Sensory input, such as bright lights, background noise, or crowded spaces, can be overwhelming. Students may appear calm externally while expending significant mental energy regulating emotions, filtering sensory input, and processing experiences. When this hidden load is high, academic output may decline, and what appears as apathy could actually be exhaustion.
Requests for Clear Instructions
Some gifted learners do not resist challenges—they struggle with ambiguity.
When students request clear guidance or more structured tasks, they may be signaling:
- Uncertainty about expectations
- Cognitive overload
- Preference for structured reasoning
- Desire to work efficiently
- Difficulty with open-ended tasks
Clear instructions reduce mental strain, while unclear directions increase it. Needing guidance does not indicate limited thinking but often reflects a need for scaffolding to approach complexity successfully.

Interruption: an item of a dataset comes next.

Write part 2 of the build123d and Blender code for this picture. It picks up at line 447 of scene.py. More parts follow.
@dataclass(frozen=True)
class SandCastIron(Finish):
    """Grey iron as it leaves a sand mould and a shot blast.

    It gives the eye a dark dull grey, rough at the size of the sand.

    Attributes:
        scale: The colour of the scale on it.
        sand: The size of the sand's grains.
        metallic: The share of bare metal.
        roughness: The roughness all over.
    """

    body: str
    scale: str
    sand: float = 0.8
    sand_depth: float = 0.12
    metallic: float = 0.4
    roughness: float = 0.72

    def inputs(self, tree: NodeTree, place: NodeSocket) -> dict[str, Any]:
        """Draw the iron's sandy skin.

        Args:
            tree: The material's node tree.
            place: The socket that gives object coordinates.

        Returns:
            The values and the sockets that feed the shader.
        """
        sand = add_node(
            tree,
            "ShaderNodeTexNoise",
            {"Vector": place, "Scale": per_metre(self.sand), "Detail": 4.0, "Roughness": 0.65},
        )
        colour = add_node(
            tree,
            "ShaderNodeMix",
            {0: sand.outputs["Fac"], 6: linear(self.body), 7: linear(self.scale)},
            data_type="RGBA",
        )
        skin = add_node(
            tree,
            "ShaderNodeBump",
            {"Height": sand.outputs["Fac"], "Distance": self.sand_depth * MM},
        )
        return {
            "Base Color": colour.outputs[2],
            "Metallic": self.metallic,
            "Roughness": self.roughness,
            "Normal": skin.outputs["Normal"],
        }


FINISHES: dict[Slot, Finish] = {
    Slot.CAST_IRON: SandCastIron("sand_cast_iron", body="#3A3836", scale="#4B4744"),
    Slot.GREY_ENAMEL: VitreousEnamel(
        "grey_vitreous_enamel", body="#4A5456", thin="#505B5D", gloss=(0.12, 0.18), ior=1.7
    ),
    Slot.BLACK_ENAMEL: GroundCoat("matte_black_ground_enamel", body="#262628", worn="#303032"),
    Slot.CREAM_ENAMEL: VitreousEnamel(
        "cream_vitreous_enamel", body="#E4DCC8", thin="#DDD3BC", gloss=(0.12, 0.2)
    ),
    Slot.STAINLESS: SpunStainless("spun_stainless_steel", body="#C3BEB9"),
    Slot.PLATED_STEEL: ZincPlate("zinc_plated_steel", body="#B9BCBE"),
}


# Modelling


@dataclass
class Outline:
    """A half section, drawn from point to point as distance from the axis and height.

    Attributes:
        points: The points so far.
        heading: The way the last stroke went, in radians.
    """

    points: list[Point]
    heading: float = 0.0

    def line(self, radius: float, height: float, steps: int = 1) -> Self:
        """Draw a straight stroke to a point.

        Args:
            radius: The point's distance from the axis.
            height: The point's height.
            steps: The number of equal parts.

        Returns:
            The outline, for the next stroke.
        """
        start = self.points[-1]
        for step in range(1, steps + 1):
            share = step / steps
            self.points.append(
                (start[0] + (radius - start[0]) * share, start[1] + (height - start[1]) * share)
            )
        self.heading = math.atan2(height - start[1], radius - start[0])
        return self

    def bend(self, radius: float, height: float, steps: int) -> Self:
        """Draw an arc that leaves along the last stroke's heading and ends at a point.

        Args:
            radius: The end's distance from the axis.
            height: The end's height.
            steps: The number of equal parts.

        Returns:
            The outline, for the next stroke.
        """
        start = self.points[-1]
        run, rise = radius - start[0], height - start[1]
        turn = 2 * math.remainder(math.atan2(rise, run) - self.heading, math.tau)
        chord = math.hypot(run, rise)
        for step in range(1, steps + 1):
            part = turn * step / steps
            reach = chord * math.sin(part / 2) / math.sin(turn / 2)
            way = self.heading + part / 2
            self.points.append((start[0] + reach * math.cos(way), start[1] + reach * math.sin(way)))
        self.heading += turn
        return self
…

Strategies to Support Gifted Children
Approaches must be tailored to each student and flexible according to developmental stage.
For Educators
- Respect the student’s dignity; avoid negative labels
- Clarify expectations and provide scaffolding for complex work
- Focus on depth and engagement rather than quantity
- Break assignments into smaller, manageable steps
- Offer tools to support planning, organization, and tracking progress
For Parents
- Approach challenges with curiosity rather than blame
- Explore psycho-educational assessment or professional support for giftedness or neurodivergence
- Separate the child’s identity from performance outcomes
- Minimize undue pressure and peer comparison
- Adjust expectations when necessary to maintain connection and emotional safety
- Emphasize rest, sleep, and downtime
For Students
- Identify what helps focus and what drains energy
- Connect assignments to personal interests when possible
- Begin large tasks with small, achievable steps
- Seek clarification when instructions are unclear
- Prioritize progress over perfection; depth of thinking is valuable
These strategies are designed to align with how gifted students think, process, and regulate, and not to lower standards.
Key Takeaways
Gifted underachievement is rarely a matter of insufficient effort and cannot be resolved through blame.

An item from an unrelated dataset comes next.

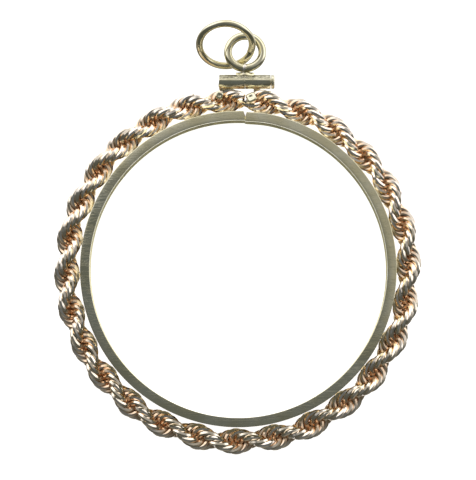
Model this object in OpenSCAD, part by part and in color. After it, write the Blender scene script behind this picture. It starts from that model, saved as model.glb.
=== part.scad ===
// An empty rope-edged, screw-top coin mount, lying face up. Millimetres.
// The origin is the centre of the coin's seat, +Z is the side that shows the
// coin's face, and +Y points to the ring that the mount hangs from.

/* [Coin seat] */
// Diameter of the coin that the mount is made for
coin_d = 32.7; // [32:0.1:33.4]
// Thickness of that coin at its rim
coin_t = 2.87; // [2.5:0.01:3]
// Play between the coin's rim and the two lips, in all
coin_play = 0.03; // [0:0.01:0.1]

/* [Band] */
// Thickness of the band's outer wall
wall_t = 0.5; // [0.4:0.05:0.6]
// Thickness of the front and back lips
lip_t = 0.35; // [0.3:0.05:0.5]
// How far each lip reaches in over the coin
lip_reach = 0.42; // [0.3:0.02:0.6]
// How far the front lip falls towards its outer edge
front_fall = 0.1; // [0:0.01:0.15]
// Chamfer on the band's outer edges
edge_bevel = 0.08; // [0.04:0.01:0.12]
// Width of the split under the barrels
split_w = 0.12; // [0.08:0.02:0.2]
// Width of the notch filed at the split's outer edge
notch_w = 0.46; // [0.2:0.02:0.6]
// Depth of that notch
notch_depth = 0.42; // [0.2:0.02:0.45]

/* [Rope edge] */
// Swellings of the rope in a full turn, each one half turn of its twist
humps = 28; // [27:1:29]
// Links to each swelling
links_per_hump = 5; // [4:1:5]
// Radius of a link, to the middle of its wire
link_r = 1.10; // [1.09:0.01:1.11]
// Diameter of a link's wire
link_wire = 0.28; // [0.2:0.01:0.28]
// Offset of each link from the rope's axis, square to the link
link_shift = 0.42; // [0.4:0.01:0.44]
// Clearance between the rope and the band
rope_gap = 0.09; // [0.05:0.01:0.12]
// Angle from the top to the middle of the first swelling, in degrees
first_hump = 9.5; // [9:0.1:10.5]

/* [Barrels] */
// Outer diameter of the two closing barrels
barrel_d = 1.56; // [1.4:0.02:1.6]
// Left end of the left barrel, from the mount's middle
barrel_left = -2; // [-2.4:0.1:-1.8]
// Right end of the right barrel
barrel_right = 3.62; // [3.3:0.02:4]
// Place of the split between the barrels, and in the band
split_x = 0.84; // [0.6:0.02:1]
// Gap between the two barrels
barrel_gap = 0.08; // [0.04:0.02:0.12]
// Distance of the barrels' axis from the mount's centre
barrel_y = 20.2; // [20.15:0.01:20.4]
// Width of the leg under the left barrel
left_leg_w = 0.54; // [0.4:0.02:0.7]
// Width of the leg under the right barrel
right_leg_w = 0.78; // [0.5:0.02:0.9]

/* [Closing screw] */
// Diameter of the screw's shank
screw_d = 0.72; // [0.6:0.02:0.8]
// Clearance all round the shank
screw_play = 0.05; // [0.02:0.01:0.08]
// Diameter of the screw's head
head_d = 1.5; // [1.3:0.02:1.56]
// Thickness of the screw's head
head_t = 0.36; // [0.3:0.02:0.5]
// Width of the slot in the head
slot_w = 0.2; // [0.15:0.01:0.25]

/* [Hanging rings] */
// Outer diameter of the soldered ring
bail_d = 4.58; // [4.4:0.02:4.7]
// Wire diameter of the soldered ring
bail_wire = 0.81; // [0.7:0.01:0.84]
// How far the soldered ring leans back, in degrees
bail_lean = 12; // [8:1:13]
// Outer diameter of the loose ring
jump_d = 6.5; // [6.4:0.01:6.55]
// Wire diameter of the loose ring
jump_wire = 0.72; // [0.6:0.01:0.72]

/* [Hidden] */

// Colours of the two golds
yellow_gold = [0.80, 0.74, 0.48];
pale_gold = [0.86, 0.81, 0.58];
rose_gold = [0.85, 0.58, 0.42];

// Gap kept between pieces that are soldered or that bear on each other
joint_gap = 0.03;
// Overshoot of a cutting body past the surface that it cuts
cut = 0.5;
// Facets of a full turn: of the band, of a ring and of a wire
band_sides = 180;
ring_sides = 96;
wire_sides = 48;
link_wire_sides = 24;
$fn = 64;

// Sizes of the band that follow from the coin
seat_r = coin_d / 2;
band_r = seat_r + wall_t;
band_depth = coin_t + coin_play + 2 * lip_t;
lip_r = seat_r - lip_reach;
front_z = band_depth / 2;
lip_inner_z = front_z - lip_t;

// Reach of the rope's links round its axis, and the axis's own radius
link_reach = sqrt(pow(link_r, 2) + pow(link_shift, 2)) + link_wire / 2;
rope_r = band_r + rope_gap + link_reach;
hump_pitch = 360 / humps;
link_pitch = hump_pitch / links_per_hump;

// Under the barrels the rope is pressed in: how far its axis and its links'
// radius give, and the angles from the top where that ends and starts
nip_axis = 0.08;
nip_link = 0.03;
nip_full = 6;
nip_none = 20;

// The rope ends each side of the split, where whole links still fit
rope_end_left = 0.71;
rope_end_right = 0.9;
half_link_angle = asin((link_r + link_wire / 2) / rope_r);
first_link_angle = asin(rope_end_right / rope_r) + half_link_angle;
last_link_angle = 360 + asin(rope_end_left / rope_r) - half_link_angle;
first_link = ceil((first_link_angle - first_hump) / link_pitch);
last_link = floor((last_link_angle - first_hump) / link_pitch);

// Barrels: radii, and the bore that the screw runs in
barrel_r = barrel_d / 2;
bore_r = screw_d / 2 + screw_play;
bore_end_wall = 0.25;
tip_gap = 0.1;

// Legs: a plate behind the rope, and a foot that reaches forward to the barrel
leg_inset = 0.05;
leg_back_z = -front_z + leg_inset;
leg_plate_t = 0.33;
leg_foot_h = 0.4;
leg_foot_y = barrel_y - barrel_r + 0.3;
left_leg_x = -1.86;
right_leg_x = 2.12;

// Pad under the soldered ring, and the ring's place on it
pad_left = -0.14;
pad_right = 1.85;
pad_h = 0.33;
pad_depth = 0.9;
bail_x = 0.86;
bail_sink = 0.1;
bail_r = (bail_d - bail_wire) / 2;
barrel_top = barrel_y + barrel_r;
bail_low_y = barrel_top + joint_gap + pad_h + bail_wire / 2 - bail_sink;
bail_y = bail_low_y + bail_r * cos(bail_lean);
bail_z = -bail_r * sin(bail_lean);

// The loose ring lies through the soldered one, its far side raised
jump_r = (jump_d - jump_wire) / 2;
jump_centre = [-1.22, 24.02, 0.655];
jump_tilt = 45;
jump_roll = -0.4;
jump_seam_angle = 342;
jump_seam_w = 0.05;

// A ring of round wire, lying in the XY plane
module wire_ring(r, wire, sides = wire_sides) {
    rotate_extrude($fn = ring_sides)
        translate([r, 0])
            circle(d = wire, $fn = sides);
}

// Half of the band's section: the wall, and one lip turned in over the coin,
// whose face falls towards its outer edge
module band_section(fall) {
    polygon([
        [seat_r, 0],
        [band_r, 0],
        [band_r, front_z - fall - edge_bevel],
        [band_r - edge_bevel, front_z - fall],
        [lip_r + edge_bevel, front_z],
        [lip_r, front_z - edge_bevel],
        [lip_r, lip_inner_z],
        [seat_r, lip_inner_z]
    ]);
}

// The channel-shaped band, split under the barrels, with a filed notch there
module bezel_band() {
    color(yellow_gold)
        difference() {
            union() {
                rotate_extrude($fn = band_sides)
                    band_section(front_fall);
                rotate_extrude($fn = band_sides)
                    mirror([0, 1])
                        band_section(0);
            }
            translate([split_x - split_w / 2, lip_r - cut, -front_z - cut])
                cube([split_w, band_r - lip_r + 2 * cut, band_depth + 2 * cut]);
            translate([split_x, band_r, -front_z - cut])
                linear_extrude(band_depth + 2 * cut)
                    polygon([
                        [0, -notch_depth],
                        [notch_w / 2, cut],
                        [-notch_w / 2, cut]
                    ]);
        }
}

// How strongly the rope is pressed in at an angle from the top, from 0 to 1
function nip(angle) =
    let (
        from_top = min(angle, 360 - angle),
        way = (from_top - nip_full) / (nip_none - nip_full),
        t = min(max(way, 0), 1)
    )
    1 - t * t * (3 - 2 * t);

// One link of the rope: a round ring whose plane holds the rope's axis and
// turns about it from link to link
module rope_link(index) {
    angle = first_hump + index * link_pitch;
    turn = index * 180 / links_per_hump;
    rotate([0, 0, -angle])
        translate([0, rope_r - nip_axis * nip(angle), 0])
            rotate([turn, 0, 0])
                translate([0, 0, link_shift])
                    wire_ring(link_r - nip_link * nip(angle), link_wire, link_wire_sides);
}

// The rope chain round the band, every link threaded through its neighbours
module rope_edge() {
    color(rose_gold)
        for (index = [first_link : last_link])
            rope_link(index);
}

// A leg from a barrel down behind the rope to the band, middle at x
module barrel_leg(x, width) {
    plate_y = band_r + joint_gap;
    translate([x - width / 2, 0, 0])
        union() {
            translate([0, plate_y, leg_back_z])
                cube([width, barrel_y - plate_y, leg_plate_t]);
            translate([0, leg_foot_y, leg_back_z])
                cube([width, leg_foot_h, -leg_back_z - bore_r]);
        }
}

// A barrel with its leg, from one end to the other along X, bored for the screw
module barrel(from_x, to_x, leg_x, leg_w, bore_from) {
    color(yellow_gold)
        difference() {
            union() {
                translate([from_x, barrel_y, 0])
                    rotate([0, 90, 0])
                        cylinder(r = barrel_r, h = to_x - from_x);
                barrel_leg(leg_x, leg_w);
            }
            translate([bore_from, barrel_y, 0])
                rotate([0, 90, 0])
                    cylinder(r = bore_r, h = to_x - bore_from + cut);
        }
}

// The left barrel, which the screw's end is held in
module left_barrel() {
    barrel(
        barrel_left, split_x - barrel_gap / 2,
        left_leg_x, left_leg_w, barrel_left + bore_end_wall
    );
}

// The right barrel, which the screw passes through
module right_barrel() {
    barrel(
        split_x + barrel_gap / 2, barrel_right,
        right_leg_x, right_leg_w, split_x - cut
    );
}

// The screw that draws the barrels together, with a slotted head
module closing_screw() {
    head_x = barrel_right + joint_gap;
    tip_x = barrel_left + bore_end_wall + tip_gap;
    slot_depth = head_t / 2;
    color(pale_gold)
        translate([0, barrel_y, 0])
            difference() {
                rotate([0, 90, 0])
                    union() {
                        translate([0, 0, tip_x])
                            cylinder(d = screw_d, h = head_x - tip_x);
                        translate([0, 0, head_x])
                            cylinder(d = head_d, h = head_t);
                    }
                translate([head_x + head_t - slot_depth, -head_d, -slot_w / 2])
                    cube([slot_depth + cut, 2 * head_d, slot_w]);
            }
}

// The soldered ring, leaning back a little, with the pad under it
module bail_ring() {
    color(pale_gold)
        union() {
            translate([bail_x, bail_y, bail_z])
                rotate([-bail_lean, 0, 0])
                    wire_ring(bail_r, bail_wire);
            translate([pad_left, barrel_top + joint_gap, -pad_depth / 2])
                cube([pad_right - pad_left, pad_h, pad_depth]);
        }
}

// The loose ring for a chain, with its cut seam
module jump_ring() {
    color(pale_gold)
        translate(jump_centre)
            rotate([jump_tilt, jump_roll, 0])
                difference() {
                    wire_ring(jump_r, jump_wire);
                    rotate([0, 0, jump_seam_angle])
                        translate([jump_r - jump_wire, -jump_seam_w / 2, -jump_wire])
                            cube([2 * jump_wire, jump_seam_w, 2 * jump_wire]);
                }
}

bezel_band();
rope_edge();
left_barrel();
right_barrel();
closing_screw();
bail_ring();
jump_ring();
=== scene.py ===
"""An empty rope-edged gold coin mount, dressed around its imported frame."""
import math
import random

import bmesh
import bpy
from bpy.props import FloatProperty, FloatVectorProperty, IntProperty, PointerProperty
from mathutils import Euler, Matrix, Vector


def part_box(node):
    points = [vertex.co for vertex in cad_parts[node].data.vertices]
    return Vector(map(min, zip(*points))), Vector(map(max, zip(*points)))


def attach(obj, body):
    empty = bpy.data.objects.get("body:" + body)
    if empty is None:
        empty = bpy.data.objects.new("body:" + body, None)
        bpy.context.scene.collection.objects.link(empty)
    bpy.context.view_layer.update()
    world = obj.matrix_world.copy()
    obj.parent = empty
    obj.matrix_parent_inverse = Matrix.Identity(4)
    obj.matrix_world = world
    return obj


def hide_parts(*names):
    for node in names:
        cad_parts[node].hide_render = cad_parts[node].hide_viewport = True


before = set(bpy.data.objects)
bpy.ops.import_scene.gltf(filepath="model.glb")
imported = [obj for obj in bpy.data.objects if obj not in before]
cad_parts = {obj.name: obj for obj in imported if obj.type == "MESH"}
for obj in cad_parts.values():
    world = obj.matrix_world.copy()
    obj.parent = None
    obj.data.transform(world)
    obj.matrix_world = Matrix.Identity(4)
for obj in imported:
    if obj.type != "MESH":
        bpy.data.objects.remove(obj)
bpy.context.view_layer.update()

bl_info = {
    "name": "Rope-edged coin mount",
    "version": (1, 0),
    "blender": (4, 5, 0),
    "location": "View3D > Sidebar > Coin mount",
    "description": "Dresses a gold coin mount with a rope edge, barrels, a screw and two rings",
    "category": "Object",
}

MM = 0.001
MOUNT_BODY = "mount"
SCREW_BODY = "screw"

# What the frame gives: the band's outer radius and depth, the barrels' radius and
# the line that they lie on, and the place of the split
BAND_LOW, BAND_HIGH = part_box("bezel_band")
BAND_R = BAND_HIGH.x
FRONT_Z = BAND_HIGH.z
BACK_Z = BAND_LOW.z
LEFT_LOW, LEFT_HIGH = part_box("left_barrel")
RIGHT_LOW, RIGHT_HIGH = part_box("right_barrel")
SCREW_LOW, SCREW_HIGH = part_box("closing_screw")
BAIL_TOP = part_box("bail_ring")[1].y
BARREL_R = LEFT_HIGH.z
BARREL_Y = LEFT_HIGH.y - BARREL_R
SPLIT_X = (LEFT_HIGH.x + RIGHT_LOW.x) / 2

# How finely the pieces are drawn, and the angle from which an edge shows as sharp
EDGE_STEPS = 4
SOFT_STEPS = 3
DOME_STEPS = 8
BAND_STATIONS = 300
LINK_SEGMENTS = 24
WIRE_SIDES = 8
TUBE_SIDES = 144
SOLDER_ROWS = 10
SOLDER_SIDES = 28
RING_STATIONS = 120
RING_SIDES = 32
PAD_STATIONS = 24
SHARP_FROM = math.radians(40)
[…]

It usually reflects a combination of factors: autonomy needs, emotional intensity, cognitive differences, unclear expectations, social dynamics, and developmental timing.
Some students think faster than they can produce. Others disengage when tasks lack meaning. Still others are managing unseen emotional or sensory demands.
When expectations are clear, dignity is preserved, and support matches the learner’s profile, re-engagement becomes possible.
The goal is not perfection. Focusing excessively on “full potential” can cause more stress than insight. True understanding begins with curiosity, patience, and care.